Ricketts urged lawmakers to act quickly on his proposal to get the state into position to address the full shortfall, which is projected to reach nearly $900 million by 2019.
The plan relies on a combination of spending cuts and pulling money from various government accounts. It would draw $92 million from the state's rainy day fund and about $22 million from more than two dozen cash funds, which are separate from the state's general fund.
Ricketts is also betting that online retailer Amazon will help the budget by generating another $11.2 million for the state. Amazon announced last month that it will start collecting sales taxes on purchases in Nebraska. Ricketts said the projection was his administration's "best estimate" of how much tax revenue the company would produce.
Nebraska already requires residents to report how much they spent online when filing their income tax returns, but few people comply, costing the state millions each year in lost revenue.
The proposal seeks to address a revenue shortfall in the current fiscal year, which ends June 30, but does not address the upcoming two-year budget cycle. Ricketts will release that plan after his address to lawmakers on Jan. 12.
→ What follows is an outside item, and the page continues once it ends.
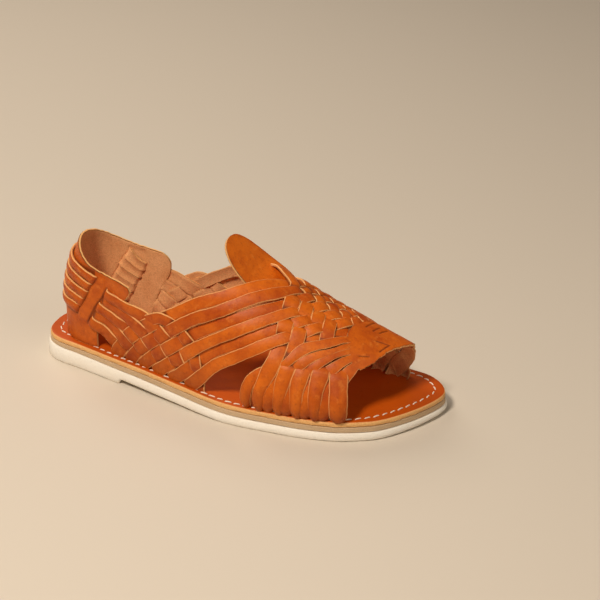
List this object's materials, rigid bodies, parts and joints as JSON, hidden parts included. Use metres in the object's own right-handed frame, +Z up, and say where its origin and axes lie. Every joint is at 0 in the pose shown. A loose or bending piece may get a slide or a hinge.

Combined, the proposed cuts and new money for the general fund would adjust the budget by nearly $276 million. The projected shortfall for the rest of this year is $267 million.
Members of the Appropriations Committee said they were still digesting the report.
"There's still a lot of work to do, and we need to be diligent with our process," said Sen. Kate Bolz of Lincoln.
Bolz said she wants to protect the rainy day fund as much as possible to ensure an adequate safety net for the state's finances. The fund is projected to reach $630 million by 2019. She praised the governor's decision to provide a funding increase for child welfare services.
Sen. John Stinner of Gering, the committee's new chairman, said the committee will go through the governor's proposal "line by line" but will try to accommodate his request to approve the package quickly. The committee is expected to meet Tuesday.
"It looks like a balanced approach," Stinner said. "They didn't cut some of the bigger, more sensitive areas, but certainly there are cuts. We'll take a look at them all."